-- start of DATA FOR PROCESSING --
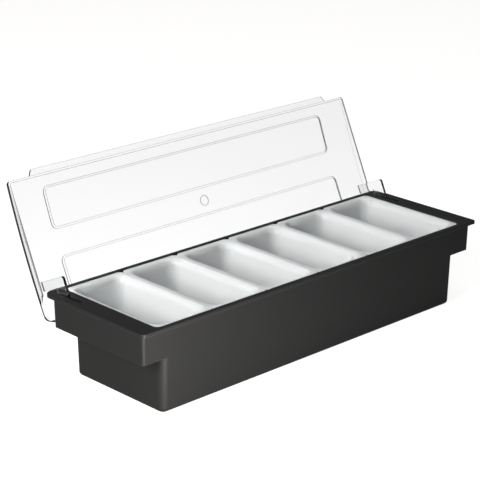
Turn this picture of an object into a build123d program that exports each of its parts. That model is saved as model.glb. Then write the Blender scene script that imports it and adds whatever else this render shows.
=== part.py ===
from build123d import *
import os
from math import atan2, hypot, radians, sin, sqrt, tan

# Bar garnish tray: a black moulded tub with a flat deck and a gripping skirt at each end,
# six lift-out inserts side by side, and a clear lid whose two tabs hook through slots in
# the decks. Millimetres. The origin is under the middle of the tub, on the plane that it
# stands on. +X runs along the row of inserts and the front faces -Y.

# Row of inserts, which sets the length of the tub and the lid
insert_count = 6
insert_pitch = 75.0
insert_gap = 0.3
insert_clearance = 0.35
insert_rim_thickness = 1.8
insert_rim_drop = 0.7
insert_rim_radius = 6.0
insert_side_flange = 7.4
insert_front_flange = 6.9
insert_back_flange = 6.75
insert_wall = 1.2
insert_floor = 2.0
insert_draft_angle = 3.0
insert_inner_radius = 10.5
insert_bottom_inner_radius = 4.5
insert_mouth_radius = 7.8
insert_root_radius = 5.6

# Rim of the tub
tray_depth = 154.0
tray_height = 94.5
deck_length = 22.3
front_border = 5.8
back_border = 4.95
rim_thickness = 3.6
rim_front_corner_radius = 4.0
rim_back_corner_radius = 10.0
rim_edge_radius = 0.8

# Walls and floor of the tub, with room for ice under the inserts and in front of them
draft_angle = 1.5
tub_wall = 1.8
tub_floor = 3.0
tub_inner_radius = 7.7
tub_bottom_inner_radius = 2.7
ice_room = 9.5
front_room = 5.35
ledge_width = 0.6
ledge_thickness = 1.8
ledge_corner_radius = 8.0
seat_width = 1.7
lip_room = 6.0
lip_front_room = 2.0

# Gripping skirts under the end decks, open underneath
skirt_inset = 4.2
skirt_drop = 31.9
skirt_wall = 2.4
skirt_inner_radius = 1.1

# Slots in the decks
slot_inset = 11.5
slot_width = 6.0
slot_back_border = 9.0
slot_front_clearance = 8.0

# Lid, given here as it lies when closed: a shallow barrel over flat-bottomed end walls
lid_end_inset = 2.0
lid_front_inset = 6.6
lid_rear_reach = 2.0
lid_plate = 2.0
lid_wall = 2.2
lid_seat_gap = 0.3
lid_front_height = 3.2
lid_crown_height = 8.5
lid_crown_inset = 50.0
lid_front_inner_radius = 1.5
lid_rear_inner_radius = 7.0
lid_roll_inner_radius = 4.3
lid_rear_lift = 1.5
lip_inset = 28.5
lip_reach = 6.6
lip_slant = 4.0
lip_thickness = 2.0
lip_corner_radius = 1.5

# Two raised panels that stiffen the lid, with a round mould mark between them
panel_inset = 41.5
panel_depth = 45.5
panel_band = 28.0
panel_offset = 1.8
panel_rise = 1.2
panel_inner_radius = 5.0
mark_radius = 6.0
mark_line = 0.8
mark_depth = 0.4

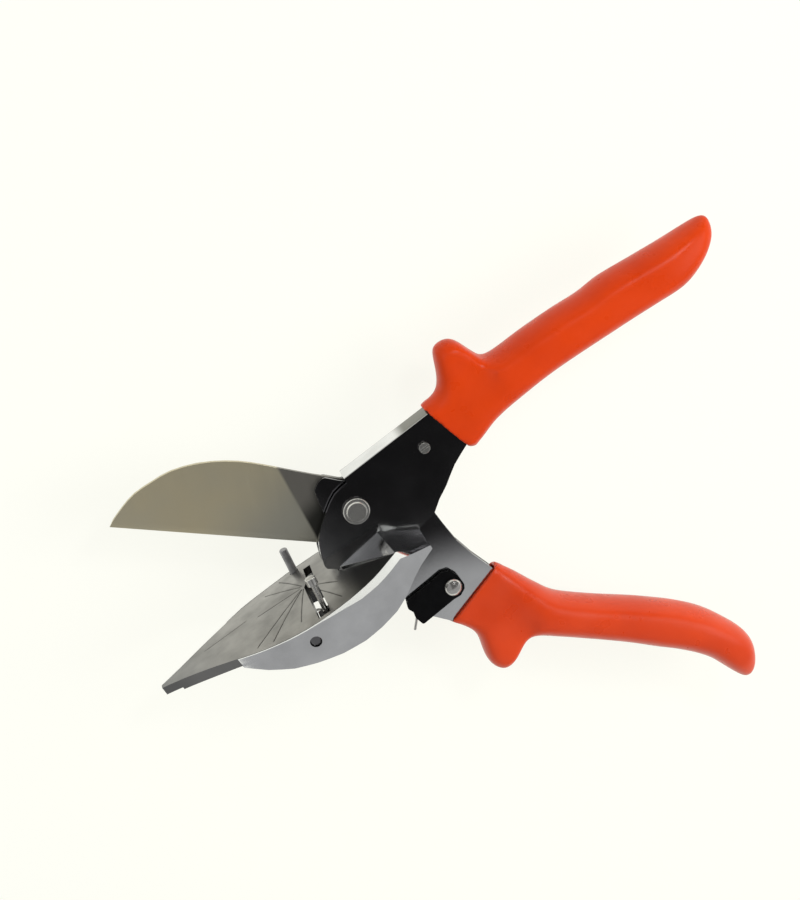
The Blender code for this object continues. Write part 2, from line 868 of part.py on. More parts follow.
-- end of DATA FOR PROCESSING --
# WORK TO DO:
All records above must be set down exactly, please.

# TASK RESPONSE:
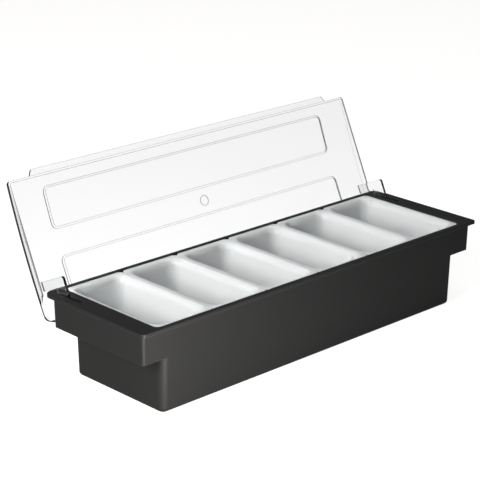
Turn this picture of an object into a build123d program that exports each of its parts. That model is saved as model.glb. Then write the Blender scene script that imports it and adds whatever else this render shows.
=== part.py ===
from build123d import *
import os
from math import atan2, hypot, radians, sin, sqrt, tan

# Bar garnish tray: a black moulded tub with a flat deck and a gripping skirt at each end,
# six lift-out inserts side by side, and a clear lid whose two tabs hook through slots in
# the decks. Millimetres. The origin is under the middle of the tub, on the plane that it
# stands on. +X runs along the row of inserts and the front faces -Y.

# Row of inserts, which sets the length of the tub and the lid
insert_count = 6
insert_pitch = 75.0
insert_gap = 0.3
insert_clearance = 0.35
insert_rim_thickness = 1.8
insert_rim_drop = 0.7
insert_rim_radius = 6.0
insert_side_flange = 7.4
insert_front_flange = 6.9
insert_back_flange = 6.75
insert_wall = 1.2
insert_floor = 2.0
insert_draft_angle = 3.0
insert_inner_radius = 10.5
insert_bottom_inner_radius = 4.5
insert_mouth_radius = 7.8
insert_root_radius = 5.6

# Rim of the tub
tray_depth = 154.0
tray_height = 94.5
deck_length = 22.3
front_border = 5.8
back_border = 4.95
rim_thickness = 3.6
rim_front_corner_radius = 4.0
rim_back_corner_radius = 10.0
rim_edge_radius = 0.8

# Walls and floor of the tub, with room for ice under the inserts and in front of them
draft_angle = 1.5
tub_wall = 1.8
tub_floor = 3.0
tub_inner_radius = 7.7
tub_bottom_inner_radius = 2.7
ice_room = 9.5
front_room = 5.35
ledge_width = 0.6
ledge_thickness = 1.8
ledge_corner_radius = 8.0
seat_width = 1.7
lip_room = 6.0
lip_front_room = 2.0

# Gripping skirts under the end decks, open underneath
skirt_inset = 4.2
skirt_drop = 31.9
skirt_wall = 2.4
skirt_inner_radius = 1.1

# Slots in the decks
slot_inset = 11.5
slot_width = 6.0
slot_back_border = 9.0
slot_front_clearance = 8.0

# Lid, given here as it lies when closed: a shallow barrel over flat-bottomed end walls
lid_end_inset = 2.0
lid_front_inset = 6.6
lid_rear_reach = 2.0
lid_plate = 2.0
lid_wall = 2.2
lid_seat_gap = 0.3
lid_front_height = 3.2
lid_crown_height = 8.5
lid_crown_inset = 50.0
lid_front_inner_radius = 1.5
lid_rear_inner_radius = 7.0
lid_roll_inner_radius = 4.3
lid_rear_lift = 1.5
lip_inset = 28.5
lip_reach = 6.6
lip_slant = 4.0
lip_thickness = 2.0
lip_corner_radius = 1.5

# Two raised panels that stiffen the lid, with a round mould mark between them
panel_inset = 41.5
panel_depth = 45.5
panel_band = 28.0
panel_offset = 1.8
panel_rise = 1.2
panel_inner_radius = 5.0
mark_radius = 6.0
mark_line = 0.8
mark_depth = 0.4

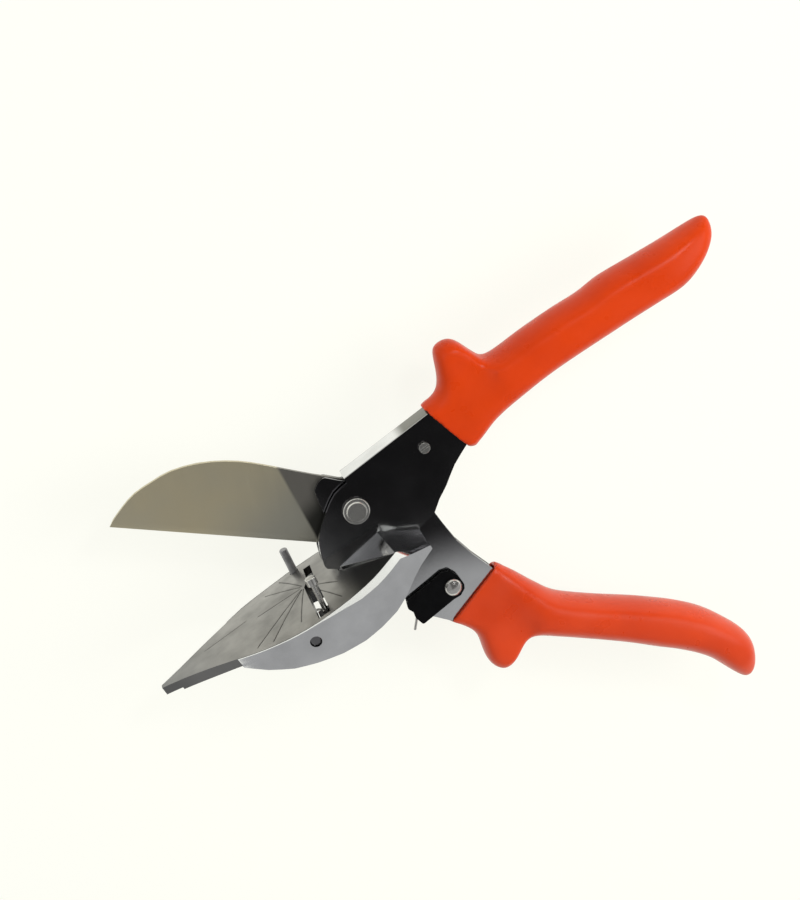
The Blender code for this object continues. Write part 2, from line 868 of part.py on. More parts follow.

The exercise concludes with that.